Bu Blogda Ara

22 Ağustos 2008 Cuma

KERAMET


I.

Hangi kapıyı derinliklere taşır insan. Ellerimizde gül kurusu işkence izleri, kendi bedenlerimizden vazgeçmek yetmiyor artık.

Oluk oluk bir boşluk minderimizde. Bir masalcı tadında acıları anlatıyor. Göğümüzde bir utanç, baktıkça kendimizi taşımaktan kızarıyor yüzümüz, kendimiz olmaktan kederli.

En çok utanan bizleriz sokakta yürürken, kendi emelini bulamamış bir pusula gibi deviniyor bedenlerimiz; Akil, O kendi sılasına ancak bir yara kadar uzaktır. İlk hüzünde kaçar, kendi anılarının coğrafyasına. O bile ihanetle nasihatini verir.

Hangi kapı derinliktir ki, ardında gizlediği kendinden biçilsin. Ya da bu hoyrat arzular, imkansız kılıyor gerçeği.

Keramet kapıdaymış meğer.

II.

Sürüklenen bir zamanı taşıyor gözlerimiz, aklımızdan ziyade. O kendi saltanatında isliyor serüvenlerimizi. Kendi alargasından bağırıyor, kendi diyagramından pusuluyor gerçeği.

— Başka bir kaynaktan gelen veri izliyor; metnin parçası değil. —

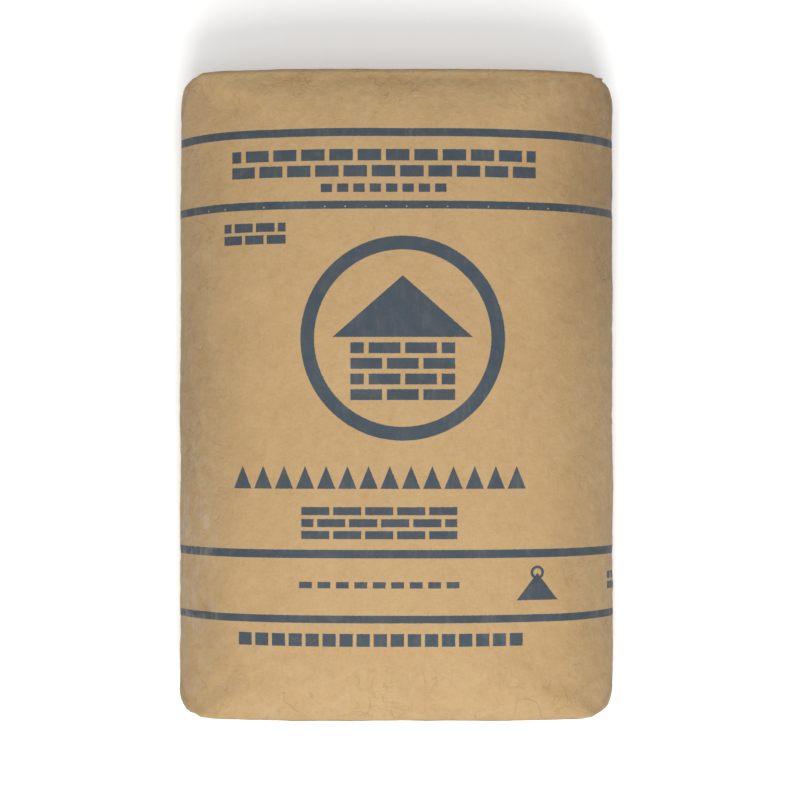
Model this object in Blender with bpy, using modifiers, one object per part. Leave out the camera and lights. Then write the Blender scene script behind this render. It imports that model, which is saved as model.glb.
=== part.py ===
"""A filled 50 kg cement sack of the pasted valve type, lying on its back.

Metres, +Z up. The sack lies on the floor at Z = 0 with its printed face up, its head end
towards +Y and its width along X. The origin is on the floor, under the middle of the sack.
"""
import math

import bmesh
import bpy
from mathutils import Matrix, Vector

# Driving dimensions of the filled sack, in metres
SACK_SIZE = Vector((0.420, 0.630, 0.148))
END_SIZE = Vector((0.386, 0.0, 0.116))
END_LIFT = 0.011
WALL = 0.0005
CLEARANCE = 0.0003
FILL_INSET = 0.0016
HEAD_SPACE = 0.0060

# Pasted paper trim, in metres
PATCH_LENGTH = 0.374
PATCH_WIDTH = 0.100
PATCH_THICKNESS = 0.0003
SLEEVE_WIDTH = 0.084
SLEEVE_THICKNESS = 0.0018
SLEEVE_WALL = 0.0003
SLEEVE_INSIDE = 0.105
SLEEVE_OUTSIDE = 0.002
SLEEVE_DEPTH = 0.0036
SLEEVE_SEGMENTS = 12

# Shape of the smoothing cage: stations from the middle (0) to the outside (1)
WIDTH_STATIONS = (0.26, 0.54, 0.78, 0.92)
LENGTH_STATIONS = (0.24, 0.48, 0.66, 0.86, 0.96)
THICKNESS_STATIONS = (0.40,)
UPPER_SQUARENESS = 3.2
LOWER_SQUARENESS = 4.4
END_SQUARENESS = 14.0
FULL_SHARE = 0.66
BULGE_ONSET = 1.8
BULGE_FULLNESS = 0.50
FLOOR_SHARE = 0.93
SMOOTHING_LEVELS = 1
PLANE_TOLERANCE = 1e-6

# Colours in linear light: base colour, roughness
KRAFT = ((0.455, 0.310, 0.165), 0.82)
PATCH_KRAFT = ((0.430, 0.285, 0.150), 0.80)
SLEEVE_KRAFT = ((0.520, 0.380, 0.225), 0.78)
CEMENT_GREY = ((0.330, 0.325, 0.305), 0.95)


def clear_scene():
    """Remove every object, so that the sack stands alone."""
    for obj in list(bpy.data.objects):
        bpy.data.objects.remove(obj, do_unlink=True)


def make_collection(name):
    """Return a new collection linked to the scene."""
    collection = bpy.data.collections.new(name)
    bpy.context.scene.collection.children.link(collection)
    return collection


def make_material(name, finish):
    """Return a dull Principled material of one colour and roughness."""
    colour, roughness = finish
    material = bpy.data.materials.new(name)
    material.use_nodes = True
    shader = material.node_tree.nodes["Principled BSDF"]
    shader.inputs["Base Color"].default_value = (*colour, 1.0)
    shader.inputs["Roughness"].default_value = roughness
    shader.inputs["Metallic"].default_value = 0.0
    material.diffuse_color = (*colour, 1.0)
    return material


def add_object(name, mesh_builder, collection, material=None):
    """Make a named object in a collection from a finished bmesh."""
    mesh = bpy.data.meshes.new(name)
    mesh_builder.to_mesh(mesh)
    mesh_builder.free()
    if material is not None:
        mesh.materials.append(material)
    obj = bpy.data.objects.new(name, mesh)
    collection.objects.link(obj)
    return obj


def cut_stations(cage, axis, stations):
    """Cut the two-unit cube square to one axis at each station, on both sides of the middle."""
    normal = Vector((0.0, 0.0, 0.0))
    normal[axis] = 1.0
    for station in (*stations, *(-value for value in stations)):
        everything = cage.verts[:] + cage.edges[:] + cage.faces[:]
        bmesh.ops.bisect_plane(cage, geom=everything, plane_co=normal * station, plane_no=normal)


def bulge_at(along):
    """Share of the bulge, from 0 at the folded ends to 1 along the full middle of the sack."""
    beyond_full = max(0.0, (abs(along) - FULL_SHARE) / (1.0 - FULL_SHARE))
    return (1.0 - beyond_full ** BULGE_ONSET) ** BULGE_FULLNESS


def shape_point(point):
    """Move one point of the two-unit cube to the form of the filled sack, standing on Z = 0."""
    across, along, up = point
    bulge = bulge_at(along)
    half_width = 0.5 * (END_SIZE.x + (SACK_SIZE.x - END_SIZE.x) * bulge)
    thickness = END_SIZE.z + (SACK_SIZE.z - END_SIZE.z) * bulge
    middle_squareness = UPPER_SQUARENESS if up > 0.0 else LOWER_SQUARENESS
    squareness = END_SQUARENESS + (middle_squareness - END_SQUARENESS) * bulge

    # Each point moves in along its own ray, which turns the square section into a rounded one
    rim = max(abs(across), abs(up))
    ray = Vector((across / rim, up / rim)) if rim > 0.0 else Vector((1.0, 0.0))
    reach = (abs(ray.x) ** squareness + abs(ray.y) ** squareness) ** (-1.0 / squareness)

    # The floor flattens the lower part, and the lower edges of the ends stand a little off it
    upper_part = thickness / (1.0 + FLOOR_SHARE)
    lower_part = thickness - upper_part
    height = max(up * reach * upper_part, -lower_part) + lower_part
    height += END_LIFT * (1.0 - bulge)
    return Vector((across * reach * half_width, along * 0.5 * SACK_SIZE.y, height))


def lies_flat(face, axis, place):
    """Tell whether a face lies in the plane square to one axis at the given place."""
    return all(abs(vert.co[axis] - place) < PLANE_TOLERANCE for vert in face.verts)


def borders_flat(edge, axis, place):
    """Tell whether an edge runs between a face in that plane and a face out of it."""
    return len({lies_flat(face, axis, place) for face in edge.link_faces}) > 1


def make_cage():
    """Return the coarse closed cage of the filled sack, creased round its flat faces."""
    cage = bmesh.new()
    bmesh.ops.create_cube(cage, size=2.0)
    cut_stations(cage, 0, WIDTH_STATIONS)
    cut_stations(cage, 1, LENGTH_STATIONS)
    cut_stations(cage, 2, THICKNESS_STATIONS)
    for vert in cage.verts:
        vert.co = shape_point(vert.co)

    # The end faces and the resting face stay flat up to a crisp edge
    half_length = 0.5 * SACK_SIZE.y
    flat_planes = ((1, half_length), (1, -half_length), (2, 0.0))
    crease = cage.edges.layers.float.new("crease_edge")
    for edge in cage.edges:
        if any(borders_flat(edge, axis, place) for axis, place in flat_planes):
            edge[crease] = 1.0
    return cage


def smooth_form(obj):
    """Smooth a cage with a Subdivision Surface modifier."""
    smoothing = obj.modifiers.new("Smooth form", "SUBSURF")
    smoothing.levels = SMOOTHING_LEVELS
    smoothing.render_levels = SMOOTHING_LEVELS


def fit_to_box(obj, low, high):
    """Stretch a cage so that its smoothed form fills the box from low to high exactly."""
    bpy.context.view_layer.update()
    evaluated = obj.evaluated_get(bpy.context.evaluated_depsgraph_get())
    points = [vert.co.copy() for vert in evaluated.to_mesh().vertices]
    evaluated.to_mesh_clear()
    form_low = Vector([min(point[axis] for point in points) for axis in range(3)])
    form_high = Vector([max(point[axis] for point in points) for axis in range(3)])
    form_size = form_high - form_low
    scale = Vector([(high[axis] - low[axis]) / form_size[axis] for axis in range(3)])
    placing = (
        Matrix.Translation(low)
        @ Matrix.Diagonal((*scale, 1.0))
        @ Matrix.Translation(-form_low)
    )
    obj.data.transform(placing)
    obj.data.update()


def shade_round(obj, angle=math.radians(40.0)):
    """Shade an object smooth, apart from its folds."""
    obj.data.shade_smooth()
    obj.data.set_sharp_from_angle(angle=angle)


def sleeve_place():
    """Return the middle plane of the valve sleeve along Y."""
    return 0.5 * SACK_SIZE.y - SLEEVE_DEPTH


def make_sack(collection, cutters, material):
    """Build the paper sack: a thin shell, open only where the valve sleeve passes."""
    sack = add_object("paper_sack", make_cage(), collection, material)
    smooth_form(sack)
    fit_to_box(
        sack,
        Vector((-0.5 * SACK_SIZE.x, -0.5 * SACK_SIZE.y, 0.0)),
        Vector((0.5 * SACK_SIZE.x, 0.5 * SACK_SIZE.y, SACK_SIZE.z)),
    )
    walls = sack.modifiers.new("Paper wall", "SOLIDIFY")
    walls.thickness = WALL
    walls.offset = -1.0
    walls.use_even_offset = True

    slot = sack.modifiers.new("Valve slot", "BOOLEAN")
    slot.operation = "DIFFERENCE"
    slot.object = make_slot_cutter(cutters)
    shade_round(sack)
    return sack


def make_slot_cutter(cutters):
    """Build the hidden block that opens the valve slot in the right-hand side panel."""
    cutter_mesh = bmesh.new()
    bmesh.ops.create_cube(cutter_mesh, size=1.0)
    reach = SLEEVE_OUTSIDE + 0.5 * (SACK_SIZE.x - END_SIZE.x)
    size = Vector((
        4.0 * reach,
        SLEEVE_THICKNESS + 2.0 * CLEARANCE,
        SLEEVE_WIDTH + 2.0 * CLEARANCE,
    ))
    middle = Vector((0.5 * END_SIZE.x, sleeve_place(), end_middle_height()))
    bmesh.ops.transform(
        cutter_mesh,
        matrix=Matrix.Translation(middle) @ Matrix.Diagonal((*size, 1.0)),
        verts=cutter_mesh.verts[:],
    )
    cutter = add_object("valve_slot_cutter", cutter_mesh, cutters)
    cutter.hide_render = True
    cutter.display_type = "WIRE"
    return cutter


def end_middle_height():
    """Return the height of the middle of the end faces above the floor."""
    return END_LIFT + 0.5 * END_SIZE.z


def make_cement(collection, material):
    """Build the cement: the sack's own form, drawn in from the walls and short at the head."""
    cement = add_object("cement", make_cage(), collection, material)
    smooth_form(cement)
    inset = Vector((FILL_INSET, FILL_INSET, FILL_INSET))
    fit_to_box(
        cement,
        Vector((-0.5 * SACK_SIZE.x, -0.5 * SACK_SIZE.y, 0.0)) + inset,
        Vector((0.5 * SACK_SIZE.x, 0.5 * SACK_SIZE.y - HEAD_SPACE, SACK_SIZE.z)) - inset,
    )
    shade_round(cement)
    return cement


def make_cover_patch(name, side, collection, material):
    """Build the paper strip pasted on one end face; side is +1 at the head, -1 at the foot."""
    strip = bmesh.new()
    bmesh.ops.create_cube(strip, size=1.0)
    place = 0.5 * SACK_SIZE.y + CLEARANCE + 0.5 * PATCH_THICKNESS
    middle = Vector((0.0, side * place, end_middle_height()))
    size = Vector((PATCH_LENGTH, PATCH_THICKNESS, PATCH_WIDTH))
    bmesh.ops.transform(
        strip,
        matrix=Matrix.Translation(middle) @ Matrix.Diagonal((*size, 1.0)),
        verts=strip.verts[:],
    )
    return add_object(name, strip, collection, material)


def make_valve_sleeve(collection, material):
    """Build the flat paper tube of the valve, which leaves the sack at its right-hand corner."""
    edge_radius = 0.5 * SLEEVE_THICKNESS
    spread = 0.5 * SLEEVE_WIDTH - edge_radius
    tube = bmesh.new()
    outline = bmesh.ops.create_circle(
        tube, cap_ends=False, segments=SLEEVE_SEGMENTS, radius=edge_radius
    )
    half_step = Matrix.Rotation(math.pi / SLEEVE_SEGMENTS, 4, "Z")
    turn = Matrix.Rotation(math.radians(90.0), 4, "Y")
    bmesh.ops.transform(tube, matrix=turn @ half_step, verts=tube.verts[:])

    # The round section is pulled apart into a flat one with round edges
    for vert in outline["verts"]:
        vert.co.z += math.copysign(spread, vert.co.z)
    inner_end = 0.5 * END_SIZE.x - SLEEVE_INSIDE
    start = Vector((inner_end, sleeve_place(), end_middle_height()))
    bmesh.ops.translate(tube, verts=tube.verts[:], vec=start)
    walls = bmesh.ops.extrude_edge_only(tube, edges=tube.edges[:])
    far_verts = [item for item in walls["geom"] if isinstance(item, bmesh.types.BMVert)]
    run = Vector((SLEEVE_INSIDE + SLEEVE_OUTSIDE, 0.0, 0.0))
    bmesh.ops.translate(tube, verts=far_verts, vec=run)
    bmesh.ops.recalc_face_normals(tube, faces=tube.faces[:])

    sleeve = add_object("valve_sleeve", tube, collection, material)
    paper = sleeve.modifiers.new("Paper wall", "SOLIDIFY")
    paper.thickness = SLEEVE_WALL
    paper.offset = -1.0
    shade_round(sleeve)
    return sleeve


def build():
    """Build the whole sack."""
    clear_scene()
    pieces = make_collection("cement_bag")
    cutters = make_collection("cutters")
    make_sack(pieces, cutters, make_material("sack_kraft", KRAFT))
    make_cement(pieces, make_material("cement_powder", CEMENT_GREY))
    patch_kraft = make_material("patch_kraft", PATCH_KRAFT)
    make_cover_patch("head_cover_patch", 1.0, pieces, patch_kraft)
    make_cover_patch("foot_cover_patch", -1.0, pieces, patch_kraft)
    make_valve_sleeve(pieces, make_material("sleeve_kraft", SLEEVE_KRAFT))


build()
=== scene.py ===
"""A filled paper sack of cement that lies on its back, in a plain pale studio.

Lengths are in metres, in the frame of the CAD model: X runs across the sack, Y along it to
the end with the filling valve, and Z up out of the printed face.
"""

import logging
import math
from dataclasses import dataclass
from enum import Enum
from random import Random

import bmesh
import bpy
import numpy as np
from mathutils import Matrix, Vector, noise
from mathutils.bvhtree import BVHTree


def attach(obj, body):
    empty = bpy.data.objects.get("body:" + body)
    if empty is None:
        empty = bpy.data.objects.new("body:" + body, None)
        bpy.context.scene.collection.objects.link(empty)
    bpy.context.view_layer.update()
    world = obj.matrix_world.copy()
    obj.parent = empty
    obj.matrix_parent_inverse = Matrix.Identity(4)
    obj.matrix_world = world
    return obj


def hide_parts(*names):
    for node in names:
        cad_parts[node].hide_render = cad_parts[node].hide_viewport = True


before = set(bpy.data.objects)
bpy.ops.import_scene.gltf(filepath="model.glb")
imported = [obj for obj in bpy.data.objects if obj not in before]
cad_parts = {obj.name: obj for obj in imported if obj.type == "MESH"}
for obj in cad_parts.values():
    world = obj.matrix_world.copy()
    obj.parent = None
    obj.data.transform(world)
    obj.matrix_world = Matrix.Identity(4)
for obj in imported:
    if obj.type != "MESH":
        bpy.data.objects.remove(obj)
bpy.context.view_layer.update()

LOG = logging.getLogger("sack")
BODY = "root"
TINY = 1e-6
MM = 0.001
FLOOR_Z = 0.0
Socket = bpy.types.NodeSocket
Colour = tuple[float, float, float]


class End(Enum):
    """The two pasted ends of the sack, by the sign of Y."""

    HEAD = 1
    FOOT = -1


class Panel(Enum):
    """The panels of the paper tube, in order from the printed front."""

    FRONT = "front"
    RIGHT = "right"
    BACK = "back"
    LEFT = "left"
    CLOSED_END = "end"


def smooth_step(value: np.ndarray, low: float, high: float) -> np.ndarray:
    """Rise smoothly from 0 at low to 1 at high.

    Args:
        value: numbers to turn into shares.
        low: where the rise starts.
        high: where the rise ends.

    Returns:
        An array of shares from 0 to 1.
    """
    share = np.clip((value - low) / (high - low), 0.0, 1.0)
    return share * share * (3.0 - 2.0 * share)


def read_vectors(items: bpy.types.bpy_prop_collection, name: str, width: int = 3) -> np.ndarray:
    """Read one vector property of every item of a mesh.

    Args:
        items: vertices, loops or values of an attribute.
        name: the property.
        width: how many numbers each vector has.

    Returns:
        An array with a row for each item.
    """
    flat = np.zeros(len(items) * width, np.float32)
    items.foreach_get(name, flat)
    return flat.reshape(-1, width).astype(float)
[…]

Biz kendimiz olmanın acısını, bir hayalden çıkarıyoruz…

Kavruk tenli mapus kardeşim benim, zaman hep kendini haklı çıkarıyor, yürekse nasır tutuyor. Atılan çiziğin acısı kalmadığından bilinir, bu yüreğin nasır tuttuğu.

Oysa, ben seni yüreğimden sızan kanla yıkayacaktım. Çiziğini sağaltıp, yüreğinden bir vadi kuracaktım derinliklere.

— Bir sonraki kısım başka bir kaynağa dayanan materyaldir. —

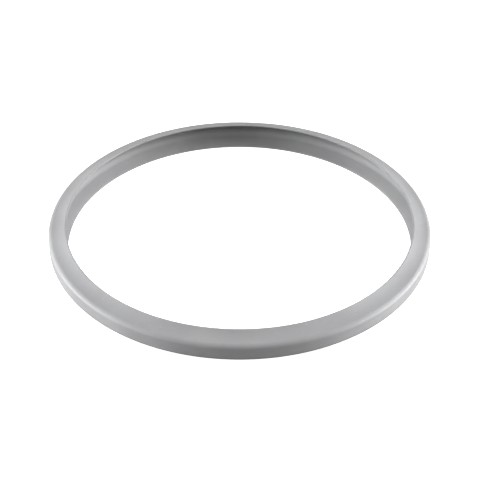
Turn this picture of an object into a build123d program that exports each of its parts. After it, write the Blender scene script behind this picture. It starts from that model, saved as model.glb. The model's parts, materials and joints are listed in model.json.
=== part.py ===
from build123d import *
import math
import os

# Sealing ring for the lid of a pressure cooker, moulded in one piece of silicone rubber.
# Its section is a C that opens inwards: an outer wall, and two lips that flare apart towards their tips.
# The ring's axis is Z, and the origin is at the centre of the plane that the lower lip rests on.

# Driving dimensions, in millimetres
outer_diameter = 224.0  # over the outer wall, which sits in the rim of the lid
section_width = 10.7  # from the outer wall to the tips of the lips
section_height = 17.1  # from the tip of one lip to the tip of the other
wall_land = 5.3  # height of the straight part of the outer wall
shoulder_radius = 2.9  # where the outer wall turns into a lip
lip_hollow_radius = 20.0  # slight hollow of the outer face of a lip, which flares towards its tip
web_thickness = 3.3  # between the outer wall and the floor of the channel
lip_thickness = 2.2  # at the root of a lip, which thins towards its tip
lip_tip_radius = 0.6  # rounded edge that seals
channel_corner_radius = 4.3  # between the floor of the channel and a lip

# The two corners of the channel never meet, so a little flat floor is left between them
roundest_channel = 0.95

outer_radius = outer_diameter / 2
floor_radius = outer_radius - web_thickness
hollow_to_channel = lip_hollow_radius + lip_thickness


def heading(start, end):
    """Angle in degrees from one point of the section to another."""
    return math.degrees(math.atan2(end.Y - start.Y, end.X - start.X))


def polar(centre, radius, angle):
    """Point at an angle in degrees on a circle of the section."""
    return centre + Vector(radius, 0).rotate(Axis.Z, angle)


def tangent_centre(first, first_distance, second, second_distance):
    """Point at given distances from two centres, on the side away from the middle of the section."""
    span = (second - first).length
    along = (first_distance**2 - second_distance**2 + span**2) / (2 * span)
    aside = math.sqrt(first_distance**2 - along**2)
    direction = (second - first) / span
    return first + direction * along + Vector(direction.Y, -direction.X) * aside


def full_round_radius(hollow):
    """Radius of a channel whose floor is one round from lip to lip."""
    reach = floor_radius - hollow.X
    return (reach**2 + hollow.Y**2 - hollow_to_channel**2) / (2 * (hollow_to_channel + reach))


def upper_half():
    """Outline of the section above its middle plane, from the outer wall round to the channel's floor."""
    shoulder = Vector(outer_radius - shoulder_radius, wall_land / 2)
    tip = Vector(
        outer_radius - section_width + lip_tip_radius,
        section_height / 2 - lip_tip_radius,
    )
    hollow = tangent_centre(
        shoulder, lip_hollow_radius + shoulder_radius, tip, lip_hollow_radius + lip_tip_radius
    )
    shoulder_end = heading(shoulder, hollow)
    tip_start = heading(tip, hollow)
    hollow_start = heading(hollow, shoulder)
    hollow_size = heading(hollow, tip) - hollow_start

    corner_radius = min(channel_corner_radius, roundest_channel * full_round_radius(hollow))
    corner_x = floor_radius - corner_radius
    corner_reach = hollow_to_channel + corner_radius
    corner = Vector(corner_x, hollow.Y - math.sqrt(corner_reach**2 - (corner_x - hollow.X) ** 2))

    # The lip's inner face touches the tip's round on one side and the channel's corner on the other
    gap = (tip - corner).length
    lean = math.degrees(math.acos((lip_tip_radius + corner_radius) / gap))
    inner_normal = heading(corner, tip) - lean
    tip_end = inner_normal + 180

    return [
        Line((outer_radius, 0), (outer_radius, wall_land / 2)),
        CenterArc(shoulder, shoulder_radius, 0, shoulder_end),
        CenterArc(hollow, lip_hollow_radius, hollow_start, hollow_size),
        CenterArc(tip, lip_tip_radius, tip_start, tip_end - tip_start),
        Line(polar(tip, lip_tip_radius, tip_end), polar(corner, corner_radius, inner_normal)),
        CenterArc(corner, corner_radius, inner_normal, -inner_normal),
        Line((floor_radius, corner.Y), (floor_radius, 0)),
    ]


def sealing_ring():
    """The whole ring, standing on the tip of its lower lip."""
    upper = Curve() + upper_half()
    section = make_face(upper + mirror(upper, Plane.XZ))
    standing = Plane.XZ * Pos(0, section_height / 2) * section
    return revolve(standing, Axis.Z)


os.makedirs("parts", exist_ok=True)
export_step(sealing_ring(), "parts/sealing_ring.step")
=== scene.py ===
import json
import math

import bpy
import numpy as np
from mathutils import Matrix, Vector


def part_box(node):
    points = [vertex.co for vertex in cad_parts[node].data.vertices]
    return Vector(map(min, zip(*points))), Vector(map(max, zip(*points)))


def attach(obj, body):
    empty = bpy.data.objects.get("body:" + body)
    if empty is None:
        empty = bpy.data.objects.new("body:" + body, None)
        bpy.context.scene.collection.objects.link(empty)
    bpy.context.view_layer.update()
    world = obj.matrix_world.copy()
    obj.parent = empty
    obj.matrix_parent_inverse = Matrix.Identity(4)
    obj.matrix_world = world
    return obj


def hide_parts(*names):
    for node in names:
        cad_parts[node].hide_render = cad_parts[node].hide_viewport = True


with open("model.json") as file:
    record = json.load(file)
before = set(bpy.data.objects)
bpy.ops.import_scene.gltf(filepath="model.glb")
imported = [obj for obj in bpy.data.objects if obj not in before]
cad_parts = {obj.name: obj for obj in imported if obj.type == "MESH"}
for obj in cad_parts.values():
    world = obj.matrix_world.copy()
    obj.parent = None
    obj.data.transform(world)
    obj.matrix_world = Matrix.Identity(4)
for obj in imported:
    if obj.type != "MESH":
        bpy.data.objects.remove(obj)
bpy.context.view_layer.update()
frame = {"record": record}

MM = 0.001

# The ring's size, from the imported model. Its outer wall is the rim_seat mount.
seat = next(mount for mount in frame["record"]["mounts"] if mount["name"] == "rim_seat")
OUTER_RADIUS = seat["dims"]["r_mm"] * MM
WALL_LAND = seat["dims"]["length_mm"] * MM
RING_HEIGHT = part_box("sealing_ring")[1].z

# The rest of the section, as in the CAD model
SECTION_WIDTH = 10.7 * MM
SHOULDER_RADIUS = 2.9 * MM
LIP_HOLLOW_RADIUS = 20.0 * MM
WEB_THICKNESS = 3.3 * MM
LIP_THICKNESS = 2.2 * MM
LIP_TIP_RADIUS = 0.6 * MM
CHANNEL_CORNER_RADIUS = 4.3 * MM
CHANNEL_FLOOR_RADIUS = OUTER_RADIUS - WEB_THICKNESS

# Small relief of a moulded part: the mould's parting line round the wall, and lips that aren't quite flat
PARTING_DEPTH = 0.05 * MM
PARTING_WIDTH = 0.10 * MM
PARTING_REACH = 3 * PARTING_WIDTH
LIP_DROOP = 0.15 * MM
DROOP_WAVES = (
    # waves in one turn, share of the droop, phase in radians
    (2, 0.30, 0.4),
    (3, 0.35, 1.9),
    (7, 0.20, 4.1),
    (17, 0.15, 2.6),
)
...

İkili bir acıdır hayat, karşısına seni alır. Yoksa çoğalıp dağılmak, merkezsiz bir akıla uyanmak, herkesin harcıdır.

III.

Ve kirlendi zaman. Kahinler, dünyanın sonu geldi dediler. Bir başkası medeniyetleri boğuşturdu. Ve insan, alık alık saatini kurmaya çabalıyor. İnsan’ın acıları unutma hızı, ışık hızını geçti. İnsan, zamanı süratle yenme kavgasında.

Daha cezaevlerinde, kurşun yağmuru altında ölenlerin; hücrelerinin içinde yakılan insanların, açlıktan eriyen bedenlerin, son soluğunun üzerinden ne kadar geçti? Hrant’ın ölüsünün üzerine kaç yağmur yağdı? Ne zamandı acaba? Hafızamız bizi hangi iklimde terk etti? “Ana Haber”den hemen sonra mı? Yoksa Seda Sayan’ın eteğinin uçuştuğu sırada mı? İnsan zamanı duyarsızlıklarıyla kirletti!

IV.

Aynı rahimde, birbirini boğazlamaktan keyifle aldanan: insan; zaman gibi, yalnızca cinayetlere doğuruluyor.

Saatler beylere satılıyor, dakikalar apoletli bekçilere, saniyeler magazin bültenlerine. Bize yine “an”lar kaldı kardeşim. “An”lar ve “anı”lar. Zamanı böldüler kardeşim. Parçaladılar bizi de onunla birlikte…

Yıkılıp geliyor zaman, kederimden kalemim yıkılıyor. Yarım kalmış bir bahar çığlığı herkesin üzerinde; neşeyle güne başlıyormuş gibi yapıyorlar. Taklit ediyorlar yaşanmamış her şeyi. Oysa birileri kavramlarını kemiriyor hayatın, geçmişine inanmadan.

V.

İlim icap eden, ayrıcalıklı bir rastlantıdır hayat ve kan dökmeyle başlar. Yolları aramakla talan edilmiş ömürleri, kederin çizgilerine gömer.